6. Hybrid and Multi-Frequency Detection Strategies

Successful UHECR composition and energy studies rely on integrating RD data with other observatory subsystems:

• Hybrid measurements: Coincident WCD-RD observations allow direct comparison and cross-calibration of electromagnetic and muonic shower components for composition studies, as well as redundancy for energy scale validation (Louedec, 2013, Huege, 2023).
• GHz detection (AMBER, MIDAS, EASIER): Prototypes test the feasibility of shower observation via isotropic molecular bremsstrahlung in the microwave domain.
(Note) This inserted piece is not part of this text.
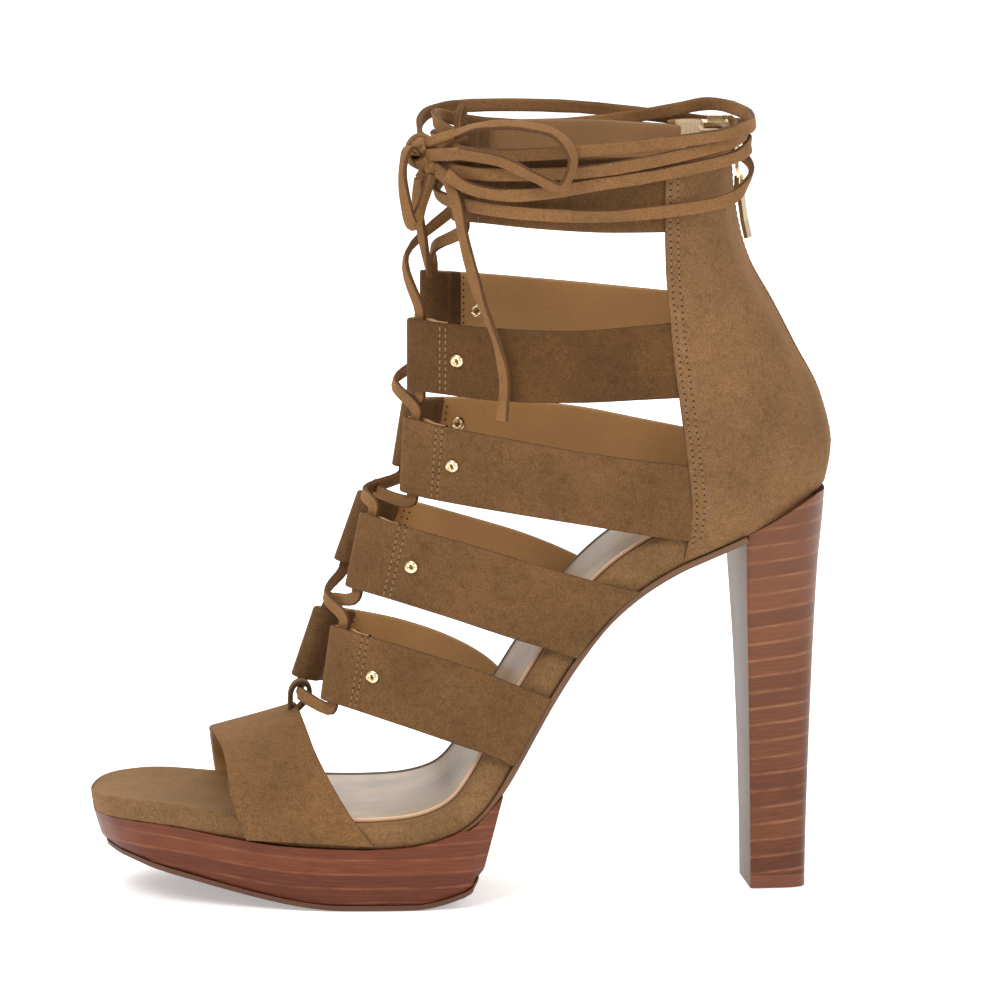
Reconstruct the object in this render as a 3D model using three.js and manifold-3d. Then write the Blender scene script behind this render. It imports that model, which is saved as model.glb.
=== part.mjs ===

This mode is exploratory, with ongoing work to disentangle emission mechanisms and validate energy scaling in comparison to MHz data (Louedec, 2013).

7. Future Directions and Enhancements

Planned and possible enhancements include:

• Incorporation of radio trigger information in global event decision logic, expanding sensitivity to photon-induced and neutrino-induced EAS;
• Implementation of interferometric techniques utilizing both amplitude and phase measurements for space–time-resolved imaging of air shower development;
• Extension to stand-alone RD operation, leveraging robust self-triggering algorithms and improved resistance to RFI;
• Continued monitoring of hardware health and calibration stability, building on sidereal modulation methods and live-trace QC to ensure long-term scientific reliability (Gottowik, 11 Jul 2025, Strähnz, 11 Jul 2025, Pont, 24 Sep 2025).

The RD at the Pierre Auger Observatory, as an exemplar, positions radio detection as a mature and essential technology in contemporary astroparticle physics, providing high-statistics, high-fidelity constraints on the origin, acceleration, and composition of the highest energy particles in the universe.